To compare some countries, let’s make a bar chart comparing 2019 GDP per person Canada to the top five and bottom five countries.
sorted_data = data.sort_values('2019')
bottom_five = sorted_data.head()['Country Name'].tolist()
top_five = sorted_data.tail()['Country Name'].tolist()
countries = ['Canada']
countries.extend(bottom_five)
countries.extend(top_five)
px.bar(sorted_data[sorted_data['Country Name'].isin(countries)], x='Country Name', y='2019', title='2019 GDP Per Person')
It looks like Canada’s GDP per person is closer to the top five. Let’s compare it to the mean and median.
print('Mean', data['2019'].mean())
print('Median', data['2019'].median())
canada_row = data[data['Country Name']=='Canada'].index[0]
print('Canada', data.loc[canada_row]['2019'])
Mean 18896.213930348258
Median 12143.0
Canada 44181.0
We can see that Canada’s GDP per person is more than twice the mean value, and almost four times the median value.
Histogram¶
Next let’s create a histogram with 6 bins.
px.histogram(data, x='2019', nbins=6, title='Histogram of 2019 GDP Per Person')

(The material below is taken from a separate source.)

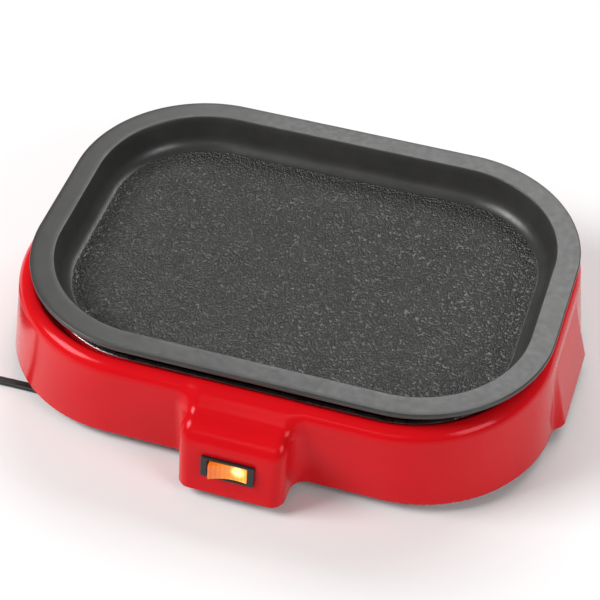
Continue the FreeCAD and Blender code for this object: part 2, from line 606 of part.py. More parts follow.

The histogram shows that the data are not normally distributed. There are a lot more countries with a lower GDP per person than in the higher categories.
Conclusion¶
Based on 2019 data, there are many more countries in our world with a low gross domestic product per person. Canada’s GDP per person is well above average.
It would be interesting to see if and how this has changed over the years, and how it is predicted to change over time.